Starting at the line that holds "obj.data.transform(world)", copy every line exactly through the end of the data, and no others.

* GIVEN DATA
#####
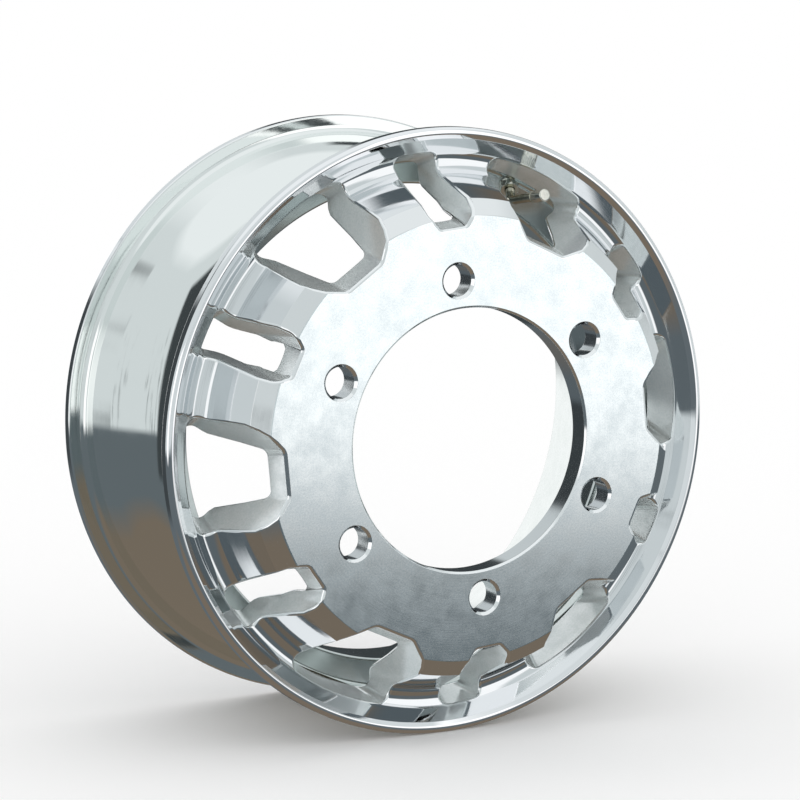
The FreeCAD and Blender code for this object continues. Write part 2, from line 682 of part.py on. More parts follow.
def make_stem():
    """Bend the stem, with its foot, collar, passage and core chamber."""
    body = new_body("valve_stem", SEAT)
    under = "-sizes.valve_wall - sizes.grommet_thickness"
    low = under + " - sizes.foot_thickness"
    swept(body, "AdditivePipe", "bent_rod", low, "sizes.stem_radius")
    foot = new_sketch(body, "foot_section", "XZ_Plane")
    polygon(foot, (
        ("0", low, None),
        ("sizes.foot_radius", low, "sizes.foot_rounding"),
        ("sizes.foot_radius", under, None),
        ("0", under, None),
    ))
    turned(body, "Revolution", "foot", foot, "V_Axis")
    collar = new_sketch(body, "collar_section", "XZ_Plane", mouth_offset())
    polygon(collar, (
        ("0", "-sizes.collar_start", None),
        ("sizes.collar_radius", "-sizes.collar_start", "sizes.mouth_chamfer"),
        ("sizes.collar_radius", "-sizes.collar_start + sizes.collar_length", "sizes.mouth_chamfer"),
        ("0", "-sizes.collar_start + sizes.collar_length", None),
    ))
    turned(body, "Revolution", "collar", collar, "V_Axis")
    swept(body, "SubtractivePipe", "passage", low, "sizes.passage_radius")
    chamber = new_sketch(body, "chamber_section", "XZ_Plane", mouth_offset())
    polygon(chamber, (
        ("0", "sizes.grow", None),
        ("0", "-sizes.throat_depth", None),
        ("sizes.throat_radius", "-sizes.throat_depth", None),
        ("sizes.throat_radius", "-sizes.throat_start", None),
        ("sizes.chamber_radius", "-sizes.chamber_depth", None),
        ("sizes.chamber_radius", "-sizes.mouth_chamfer", None),
        ("sizes.chamber_radius + sizes.mouth_chamfer", "0", None),
        ("sizes.chamber_radius + sizes.mouth_chamfer", "sizes.grow", None),
    ))
    turned(body, "Groove", "chamber", chamber, "V_Axis")
    return body


def mouth_offset():
    """Return the place of the stem mouth on the plane of the bend."""
    return "placement(vector(%s; %s; 0); rotation(vector(0; 0; 1); -sizes.bend_angle))" % (
        BENT_X, BENT_Z)


def make_grommet():
    """Turn the rubber seal between foot and wheel, with its neck in the hole."""
    body = new_body("valve_grommet", SEAT)
    low = "-sizes.valve_wall - sizes.grommet_thickness"
    neck = "-sizes.valve_wall + sizes.grommet_neck"
    sketch = new_sketch(body, "grommet_section", "XZ_Plane")
    polygon(sketch, (
        ("sizes.stem_radius", low, None),
        ("sizes.grommet_radius", low, "sizes.grommet_edge"),
        ("sizes.grommet_radius", "-sizes.valve_wall", None),
        ("sizes.valve_hole_radius", "-sizes.valve_wall", None),
        ("sizes.valve_hole_radius", neck, None),
        ("sizes.stem_radius", neck, None),
    ))
    turned(body, "Revolution", "grommet", sketch, "V_Axis")
    return body


def make_washer():
    """Turn the washer that lies on the inner spot face."""
    body = new_body("valve_washer", SEAT)
    ring(body, "washer", "sizes.stem_radius", "sizes.washer_radius", "0", "sizes.washer_thickness",
         (None, None, "sizes.washer_thickness / 3", None))
    return body


def make_nut():
    """Make the hexagon nut, its outer corners turned down."""
    body = new_body("valve_nut", SEAT)
    low = "sizes.washer_thickness"
    high = low + " + sizes.nut_height"
    wide = "sizes.nut_flats / 2 / cos(30)"
    sketch = new_sketch(body, "nut_section", "XZ_Plane")
    polygon(sketch, (
        ("sizes.stem_radius", low, None),
        (wide, low, None),
        (wide, "%s - sizes.nut_chamfer" % high, None),
        ("sizes.nut_flats / 2", high, None),
        ("sizes.stem_radius", high, None),
    ))
    turned(body, "Revolution", "nut_blank", sketch, "V_Axis")
    offset = "placement(vector(0; 0; %s + sizes.nut_height / 2); rotation(vector(0; 0; 1); 0))" % low
    flat = new_sketch(body, "flat_section", "XY_Plane", offset)
    polygon(flat, (
        ("sizes.nut_flats / 2", "-sizes.nut_flats", None),
        ("sizes.nut_flats", "-sizes.nut_flats", None),
        ("sizes.nut_flats", "sizes.nut_flats", None),
        ("sizes.nut_flats / 2", "sizes.nut_flats", None),
    ))
    pocket = extruded(body, "Pocket", "flat", flat, "sizes.nut_height * 3", True)
    patterned(body, "flats", [pocket], "Z_Axis", "6")
    return body


def make_cap():
    """Turn the valve cap and cut its grip grooves."""
    body = new_body("valve_cap", MOUTH)
    inside = "sizes.cap_crown - sizes.cap_roof"
    sketch = new_sketch(body, "cap_section", "XZ_Plane")
    polygon(sketch, (
        ("sizes.stem_radius", "-sizes.cap_skirt", None),
        ("sizes.cap_radius", "-sizes.cap_skirt", "sizes.mouth_chamfer"),
        ("sizes.cap_radius", "sizes.cap_crown", "sizes.cap_rounding"),
        ("0", "sizes.cap_crown", None),
        ("0", inside, None),
        ("sizes.stem_radius", inside, None),
    ))
    turned(body, "Revolution", "cap", sketch, "V_Axis")
    offset = "placement(vector(0; 0; -sizes.cap_skirt); rotation(vector(0; 0; 1); 0))"
    groove = new_sketch(body, "grip_circle", "XY_Plane", offset)
    circle(groove, "sizes.cap_radius + sizes.cap_groove_radius / 3", "0", "sizes.cap_groove_radius")
    pocket = extruded(body, "Pocket", "grip_groove", groove, "sizes.cap_groove_length * 2", True)
    patterned(body, "grip_grooves", [pocket], "Z_Axis", "sizes.cap_groove_count")
    return body


def make_cap_seal():
    """Turn the rubber disc in the roof of the cap."""
    body = new_body("cap_seal", MOUTH)
    ring(body, "seal", "sizes.cap_seal_hole", "sizes.stem_radius", "0", "sizes.cap_crown - sizes.cap_roof")
    return body


def make_core_body():
    """Turn the threaded core, with its spring cavity and tool slot."""
    body = new_body("core_body", MOUTH)
    sketch = new_sketch(body, "core_section", "XZ_Plane")
    polygon(sketch, (
        ("sizes.core_cavity_radius", "-sizes.core_top", None),
        ("sizes.core_cavity_radius", "-sizes.core_shelf", None),
        ("sizes.core_hole_radius", "-sizes.core_shelf", None),
        ("sizes.core_hole_radius", "-sizes.core_barrel_end", None),
        ("sizes.core_barrel_radius", "-sizes.core_barrel_end", None),
        ("sizes.core_barrel_radius", "-sizes.core_neck_end", None),
        ("sizes.core_neck_radius", "-sizes.core_neck_end", None),
        ("sizes.core_neck_radius", "-sizes.core_head_end", None),
        ("sizes.core_radius", "-sizes.core_head_end", None),
        ("sizes.core_radius", "-sizes.core_top", None),
    ))
    turned(body, "Revolution", "core", sketch, "V_Axis")
    slot = new_sketch(body, "slot_section", "XZ_Plane")
    polygon(slot, (
        ("-sizes.core_slot_width / 2", "-sizes.core_top - sizes.core_slot_depth", None),
        ("sizes.core_slot_width / 2", "-sizes.core_top - sizes.core_slot_depth", None),
        ("sizes.core_slot_width / 2", "sizes.grow", None),
        ("-sizes.core_slot_width / 2", "sizes.grow", None),
    ))
    extruded(body, "Pocket", "tool_slot", slot, "sizes.core_radius * 4", True)
    return body


def make_core_seal():
    """Turn the tapered seal around the neck of the core."""
    body = new_body("core_seal", MOUTH)
    sketch = new_sketch(body, "core_seal_section", "XZ_Plane")
    polygon(sketch, (
        ("sizes.core_neck_radius", "-sizes.core_neck_end", None),
        ("sizes.throat_radius", "-sizes.core_neck_end", None),
        ("sizes.throat_radius", "-sizes.throat_start", None),
        ("sizes.chamber_radius", "-sizes.chamber_depth", None),
        ("sizes.chamber_radius", "-sizes.core_head_end", None),
        ("sizes.core_neck_radius", "-sizes.core_head_end", None),
    ))
    turned(body, "Revolution", "tapered_seal", sketch, "V_Axis")
    return body


def make_pin():
    """Turn the core pin with the collar that holds the spring."""
    body = new_body("core_pin", MOUTH)
    collar_low = "-sizes.pin_collar_top - sizes.pin_collar_height"
    sketch = new_sketch(body, "pin_section", "XZ_Plane")
    polygon(sketch, (
        ("0", "-sizes.pin_end", None),
        ("sizes.pin_radius", "-sizes.pin_end", None),
        ("sizes.pin_radius", collar_low, None),
        ("sizes.pin_collar_radius", collar_low, None),
        ("sizes.pin_collar_radius", "-sizes.pin_collar_top", None),
        ("sizes.pin_radius", "-sizes.pin_collar_top", None),
        ("sizes.pin_radius", "-sizes.pin_top", "sizes.pin_radius / 2"),
        ("0", "-sizes.pin_top", None),
    ))
    turned(body, "Revolution", "pin", sketch, "V_Axis")
    return body


def make_cup():
    """Turn the cup that closes the lower end of the core."""
    body = new_body("core_cup", MOUTH)
    low = "-sizes.core_barrel_end - sizes.cup_height"
    ring(body, "cup", "sizes.pin_radius", "sizes.cup_radius", low, "-sizes.core_barrel_end",
         (None, "sizes.pin_radius / 2", None, None))
    return body


def make_spring():
    """Coil the spring between the shelf of the core and the collar of the pin."""
    body = new_body("core_spring", MOUTH)
    low = "-sizes.core_shelf + sizes.spring_wire"
    high = "-sizes.pin_collar_top - sizes.pin_collar_height - sizes.spring_wire"
    helix = body.newObject("PartDesign::AdditiveHelix", "coil")
    offset = "placement(vector(0; %s; 0); rotation(vector(0; 0; 1); 0))" % low
    sketch = new_sketch(body, "wire_circle", "XZ_Plane", offset)
    circle(sketch, "sizes.spring_radius", "0", "sizes.spring_wire")
    doc.recompute()
    helix.Profile = sketch
    helix.ReferenceAxis = (sketch, ["V_Axis"])
    helix.Mode = "pitch-height-angle"
    helix.setExpression("Pitch", "(%s - (%s)) / sizes.spring_turns" % (high, low))
    helix.setExpression("Height", "%s - (%s)" % (high, low))
    body.Tip = helix
    doc.recompute()
    return body


bodies = (
    make_wheel(),
    make_stem(),
    make_grommet(),
    make_washer(),
    make_nut(),
    make_cap(),
    make_cap_seal(),
    make_core_body(),
    make_core_seal(),
    make_pin(),
    make_cup(),
    make_spring(),
)
doc.recompute()

for item in doc.Objects:
    if "Invalid" in item.State or "Error" in item.State:
        raise RuntimeError("%s: %s" % (item.Name, item.State))
for part in bodies:
    if part.Shape.isNull() or not part.Shape.isValid() or len(part.Shape.Solids) != 1:
        raise RuntimeError("%s is not one valid solid" % part.Label)
    part.Shape.exportStep("parts/%s.step" % part.Label)
    print(part.Label, round(part.Shape.Volume), part.Shape.BoundBox)
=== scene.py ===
import math

import bmesh
import bpy
import numpy as np
from mathutils import Matrix, Vector
from mathutils.geometry import delaunay_2d_cdt


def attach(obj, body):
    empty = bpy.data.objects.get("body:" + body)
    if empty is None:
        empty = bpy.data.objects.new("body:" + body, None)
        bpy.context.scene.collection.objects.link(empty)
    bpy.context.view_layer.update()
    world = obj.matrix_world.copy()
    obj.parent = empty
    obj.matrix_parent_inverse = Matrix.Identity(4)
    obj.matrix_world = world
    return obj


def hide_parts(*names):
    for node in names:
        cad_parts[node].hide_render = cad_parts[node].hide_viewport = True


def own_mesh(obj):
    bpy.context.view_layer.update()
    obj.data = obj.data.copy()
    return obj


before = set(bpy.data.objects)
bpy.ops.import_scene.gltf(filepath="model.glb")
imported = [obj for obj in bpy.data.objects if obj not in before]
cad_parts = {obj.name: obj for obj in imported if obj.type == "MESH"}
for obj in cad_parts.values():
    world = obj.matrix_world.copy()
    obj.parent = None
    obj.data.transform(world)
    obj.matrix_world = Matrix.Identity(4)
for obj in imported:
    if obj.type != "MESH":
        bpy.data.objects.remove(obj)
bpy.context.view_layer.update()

# Sizes are in millimetres, in the frame of the part: the wheel spins about Y,
# its show side looks toward -Y and its mounting face lies at y = 0.
MM = 0.001
FIRST_STUD = 95.34
REPEATS = 6
WHEEL_RADIUS = 234.95
FACE_DEPTH = -20

# The mesh: the angle past the first stud hole at which a sixth of the wheel starts, and
# its columns. A sixth is laid out flat, and this is a degree's width in its plan.
SECTOR_START = 11.4
COLUMNS = 60
FLAT_SCALE = math.radians(190)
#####
* THE SOLUTION
    obj.data.transform(world)
    obj.matrix_world = Matrix.Identity(4)
for obj in imported:
    if obj.type != "MESH":
        bpy.data.objects.remove(obj)
bpy.context.view_layer.update()

# Sizes are in millimetres, in the frame of the part: the wheel spins about Y,
# its show side looks toward -Y and its mounting face lies at y = 0.
MM = 0.001
FIRST_STUD = 95.34
REPEATS = 6
WHEEL_RADIUS = 234.95
FACE_DEPTH = -20

# The mesh: the angle past the first stud hole at which a sixth of the wheel starts, and
# its columns. A sixth is laid out flat, and this is a degree's width in its plan.
SECTOR_START = 11.4
COLUMNS = 60
FLAT_SCALE = math.radians(190)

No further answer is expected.